Para ilustrar esta desigualdade, pensemos nas profissões de varredor de rua ou de condutor profissional. Um condutor de transporte de passageiros, por exemplo, lida diariamente com a segurança de centenas de vidas, num ambiente onde os riscos de acidente são elevados. Dados recentes demonstram que, em 2023, Portugal registou quase 35.000 acidentes de viação, resultando em 468 mortos e 2.437 feridos graves. Estes números colocam o país entre os seis mais mortíferos da Europa em termos de sinistralidade rodoviária. Se estas estatísticas alarmantes não justificam uma organização profissional que defenda os interesses e a segurança dos condutores, então por que razão algumas profissões mais "tradicionais" gozam de um privilégio tão alto?
O mesmo se pode dizer dos varredores de rua, profissionais que trabalham em condições perigosas, expostos ao lixo urbano que inclui resíduos domésticos, industriais, hospitalares e até tecnológicos, como seringas e aparelhos eletrónicos. Estes trabalhadores enfrentam diariamente a ameaça de poluição do solo, das águas e do ar, bem como a proliferação de doenças como diarreias, parasitoses e outras infeções graves. É razoável que estes profissionais não tenham direito a uma ordem que os proteja e regule as suas condições de trabalho, tal como sucede com profissões mais "prestigiadas"? Como referem especialistas em gestão de resíduos, o varredor de rua "desempenha um papel crucial na remoção de resíduos" e na preservação da saúde pública.
Vejamos o exemplo da Ordem dos Médicos, que em várias ocasiões se opôs ferozmente à despenalização da interrupção voluntária da gravidez (IVG) e à legalização da morte medicamente assistida (eutanásia). A sua postura, baseada em preconceitos ideológico-religiosos, ignora o direito individual das pessoas a decidirem sobre o seu próprio corpo e vida, e coloca a opinião de uma minoria conservadora acima da vontade da maioria da população.
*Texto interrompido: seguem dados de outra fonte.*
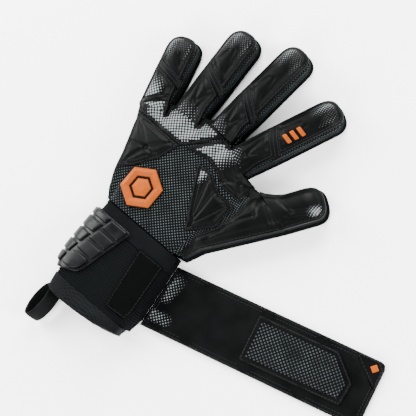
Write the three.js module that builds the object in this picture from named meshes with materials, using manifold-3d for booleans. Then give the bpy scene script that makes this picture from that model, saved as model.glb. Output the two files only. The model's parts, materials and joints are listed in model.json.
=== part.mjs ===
// A left goalkeeper glove, palm down, with its wrist strap opened out flat.
// Millimetres. +Y runs from the wrist to the fingers, +X to the thumb side, +Z out of the back of the hand.
// The origin is on the palm's rest face, under the middle of the hand.
import * as THREE from 'three';
import { mergeVertices } from 'three/addons/utils/BufferGeometryUtils.js';
import Module from 'manifold-3d';

const wasm = await Module();
wasm.setup();

// ---- driving dimensions -------------------------------------------------------------------------

const layerGap = 0.4;          // between two layers that are sewn or laminated together
const latexThickness = 6.5;    // palm latex with its foam backing
const fingerHeight = 25;       // whole finger, palm face to back
const fingerWidth = 29;        // at the middle of a finger
const fingerRootWidth = 27.4;  // at the knuckle fold
const fingerTaper = 24;        // length over which a finger reaches its full width
const fingerClearance = 1.2;   // from a finger's side to the hand
const fingerPadThickness = 6;
const sleeveWall = 2.6;
const handHeight = 28;
const handPadThickness = 3.6;
const backPanelThickness = 3.6;
const cuffHeight = 27;
const cuffWall = 3;
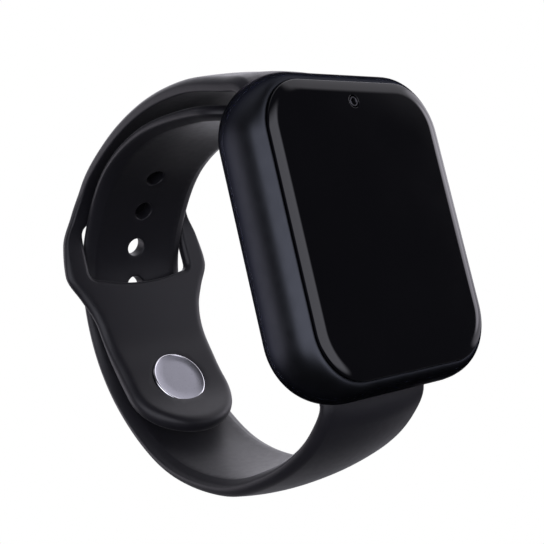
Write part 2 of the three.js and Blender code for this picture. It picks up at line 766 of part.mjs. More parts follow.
function makeShortPiece() {
  const stations = [
    ...evenStations(0, shortLength - FLAP_END_RADIUS, 3.4),
    ...[0.35, 0.6, 0.8, 0.93, 1].map((share) => shortLength - FLAP_END_RADIUS * (1 - share)),
  ];
  const band = bandSolid(shortLine, 1, shortSection, stations);
  const seatFloor = DISC_BACK + FIT_GAP;
  const discSeat = aimed(
    rodAlongY(STUD_RADIUS + FIT_GAP, DISC_FACE - BEYOND, seatFloor, 0, 0, 24),
    studPlace.outward, studPlace.point,
  );
  const postHole = aimed(
    rodAlongY(POST_RADIUS + FIT_GAP, -THROUGH, THROUGH), studPlace.outward, studPlace.point,
  );
  return cut(withBarEye(band, 1, SHORT_END_HALF_WIDTH), slotTool(), discSeat, postHole);
}

const shortPiece = makeShortPiece();
const FAR = 100; // reach of the boxes that part the short piece at the split

addPart('upper_strap', cut(
  shortPiece, box([-FAR, -FAR, -FAR], [FAR, FAR, SPLIT_Z + SPLIT_GAP / 2]),
), finish.silicone);

addPart('clasp_flap', common(
  shortPiece, box([-FAR, -FAR, -FAR], [FAR, FAR, SPLIT_Z - SPLIT_GAP / 2]),
), finish.silicone);

// ---------------------------------------------------------------- long piece

// The distance along the long piece at which it passes nearest to a point.
function nearestDistance(line, target) {
  const length = line.getLength();
  let best = 0;
  let bestGap = Infinity;
  for (const distance of evenStations(0, length * 0.7, 0.1)) {
    const gap = placeOn(line, distance, -1).point.distanceTo(target);
    if (gap < bestGap) {
      best = distance;
      bestGap = gap;
    }
  }
  return best;
}

// The stud points through the long piece here, measured out from the flap's mid-line.
const STUD_HOLE_REACH = 3.6;
const studHolePoint = studPlace.point.clone().addScaledVector(studPlace.outward, STUD_HOLE_REACH);
// The hole sits a little towards the case, so that the head clears it as the flap swings in.
const STUD_HOLE_SHIFT = 0.7;
const studHoleDistance = nearestDistance(longLine, studHolePoint) - STUD_HOLE_SHIFT;

function makeLongPiece() {
  const stations = [
    ...evenStations(0, longLength - LONG_TIP_RADIUS, 3.5),
    ...[0.4, 0.7, 0.9, 1].map((share) => longLength - LONG_TIP_RADIUS * (1 - share)),
  ];
  const band = bandSolid(longLine, -1, longSection, stations);
  const holes = [];
  for (let hole = 0; hole < HOLE_COUNT; hole += 1) {
    const { point, outward } = placeOn(longLine, studHoleDistance + hole * HOLE_PITCH, -1);
    holes.push(aimed(rodAlongY(HOLE_RADIUS, -THROUGH, THROUGH, 0, 0, 14), outward, point));
  }
  return cut(withBarEye(band, -1, LONG_END_HALF_WIDTH), ...holes);
}

addPart('lower_strap', makeLongPiece(), finish.silicone);

// ---------------------------------------------------------------- stud

// Stands along +Y of the group, which points out of the loop; the origin is the flap's mid-line.
const stud = new THREE.Group();
stud.position.copy(studPlace.point);
stud.quaternion.setFromUnitVectors(new THREE.Vector3(0, 1, 0), studPlace.outward);
watch.add(stud);

const DISC_EDGE = 0.3; // chamfer round the disc's face
const HEAD_START = STUD_HOLE_REACH + LONG_THICKNESS / 2 + 0.25; // just outside the long piece

addPart('stud_disc', lathe([
  [0, DISC_FACE],
  [STUD_RADIUS - DISC_EDGE, DISC_FACE],
  [STUD_RADIUS, DISC_FACE + DISC_EDGE],
  [STUD_RADIUS, DISC_BACK],
  [0, DISC_BACK],
], 28), finish.steel, stud);

addPart('stud_post', lathe([
  [0, DISC_BACK + SEAM],
  [POST_RADIUS, DISC_BACK + SEAM],
  [POST_RADIUS, HEAD_START],
  [POST_HEAD.radius, HEAD_START + POST_HEAD.height * 0.2],
  [POST_HEAD.radius, HEAD_START + POST_HEAD.height * 0.5],
  [POST_HEAD.radius * 0.6, HEAD_START + POST_HEAD.height * 0.9],
  [0, HEAD_START + POST_HEAD.height],
], 14), finish.steel, stud);

// ---------------------------------------------------------------- spring bars

const BAR_TUBE_END = SHORT_END_HALF_WIDTH - 0.1;
const TUBE_BORE_RADIUS = 0.5;
const TUBE_BORE_DEPTH = 8;
const TIP_STEM_LENGTH = 3;
const BAR_SPRING = { radius: 0.32, wire: 0.14, turns: 5, start: 0.2, slack: 0.5 };

// One spring bar along +X: a tube with one fixed tip, and a sprung tip at its open end.
function addSpringBar(prefix, end) {
  const bar = new THREE.Group();
  bar.position.set(0, BAR_Y, end * BAR_Z);
  watch.add(bar);
  const tube = cut(
    join(
      rodAlongX(BAR_RADIUS, -BAR_TUBE_END, BAR_TUBE_END, 0, 0),
      rodAlongX(TIP_RADIUS, -TIP_REACH, -BAR_TUBE_END + 1, 0, 0),
    ),
    rodAlongX(TUBE_BORE_RADIUS, BAR_TUBE_END - TUBE_BORE_DEPTH, BAR_TUBE_END + 1, 0, 0),
  );
  addPart(`${prefix}_bar_tube`, tube, finish.steel, bar);
  addPart(
    `${prefix}_bar_tip`,
    rodAlongX(TIP_RADIUS, BAR_TUBE_END - TIP_STEM_LENGTH, TIP_REACH, 0, 0),
    finish.steel, bar,
  );
  const { radius, wire, turns, start, slack } = BAR_SPRING;
  const springLength = TUBE_BORE_DEPTH - TIP_STEM_LENGTH - TIP_TRAVEL - slack;
  const coil = coilSpring(radius, wire, springLength, turns).rotateZ(-Math.PI / 2);
  coil.translate(BAR_TUBE_END - TUBE_BORE_DEPTH + start, 0, 0);
  addPart(`${prefix}_bar_spring`, coil, finish.spring, bar);
}

addSpringBar('upper', 1);
addSpringBar('lower', -1);

export default watch;
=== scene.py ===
import math
from itertools import product

import bmesh
import bpy
import numpy as np
from mathutils import Matrix, Vector
from mathutils.geometry import delaunay_2d_cdt


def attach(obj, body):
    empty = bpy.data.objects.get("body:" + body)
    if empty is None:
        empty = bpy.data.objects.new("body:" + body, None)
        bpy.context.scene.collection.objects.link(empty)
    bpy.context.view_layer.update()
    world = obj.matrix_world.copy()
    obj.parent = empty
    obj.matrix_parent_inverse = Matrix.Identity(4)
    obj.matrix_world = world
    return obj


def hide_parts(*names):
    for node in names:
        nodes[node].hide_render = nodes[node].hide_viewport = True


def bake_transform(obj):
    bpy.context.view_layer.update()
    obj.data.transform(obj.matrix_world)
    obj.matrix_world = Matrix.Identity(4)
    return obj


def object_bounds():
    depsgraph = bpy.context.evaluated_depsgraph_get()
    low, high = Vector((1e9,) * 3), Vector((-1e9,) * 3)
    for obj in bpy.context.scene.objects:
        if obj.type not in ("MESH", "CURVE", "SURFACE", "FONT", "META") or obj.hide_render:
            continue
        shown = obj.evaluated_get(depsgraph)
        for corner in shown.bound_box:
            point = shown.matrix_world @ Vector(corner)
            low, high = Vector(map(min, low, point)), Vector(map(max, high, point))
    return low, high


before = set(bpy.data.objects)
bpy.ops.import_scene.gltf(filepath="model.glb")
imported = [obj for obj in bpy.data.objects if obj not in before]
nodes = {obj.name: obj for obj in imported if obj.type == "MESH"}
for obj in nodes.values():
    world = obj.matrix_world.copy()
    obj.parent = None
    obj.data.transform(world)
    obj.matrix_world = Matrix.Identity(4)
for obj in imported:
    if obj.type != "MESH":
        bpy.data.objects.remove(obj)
cad_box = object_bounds()

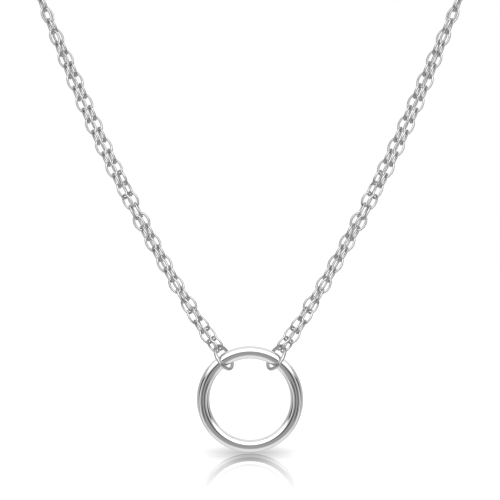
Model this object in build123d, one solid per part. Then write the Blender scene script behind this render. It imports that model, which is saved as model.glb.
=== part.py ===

Como assinala o filósofo Michel Foucault, "o poder não é uma coisa, é uma relação". E, nas ordens profissionais, essa relação de poder tem sido exercida de forma a manter as profissões numa lógica de castas, onde apenas uma elite decide o que é certo ou errado, muitas vezes à revelia da sociedade e da cidadania. John Stuart Mill, defensor da liberdade individual, argumentava que "a única liberdade que merece o nome é a de procurar o nosso próprio bem à nossa maneira". No entanto, as ordens profissionais, ao imiscuírem-se em decisões de foro pessoal e ético, negam essa liberdade, impondo uma moral conservadora que já não reflete a pluralidade da nossa sociedade.
Por isso, defendemos que é chegado o momento de anular as ordens profissionais. Não se trata de eliminar a representação das profissões, mas sim de reformar profundamente este sistema, tornando-o mais inclusivo, democrático e alinhado com os valores de uma cidadania plena. Representar as profissões não deve significar perpetuar privilégios e preconceitos, mas sim garantir que cada trabalhador, independentemente da sua ocupação, tenha uma voz ativa e justa na sociedade.
Em vez de "chefinhos" que se arrogam no direito de decidir em nome de todos, precisamos de estruturas que realmente sirvam o interesse público.
Porque, como bem colocou George Orwell, "todos os animais são iguais, mas alguns são mais iguais que os outros". É precisamente esta desigualdade que as ordens profissionais têm perpetuado, e está na hora de pôr um fim a isso.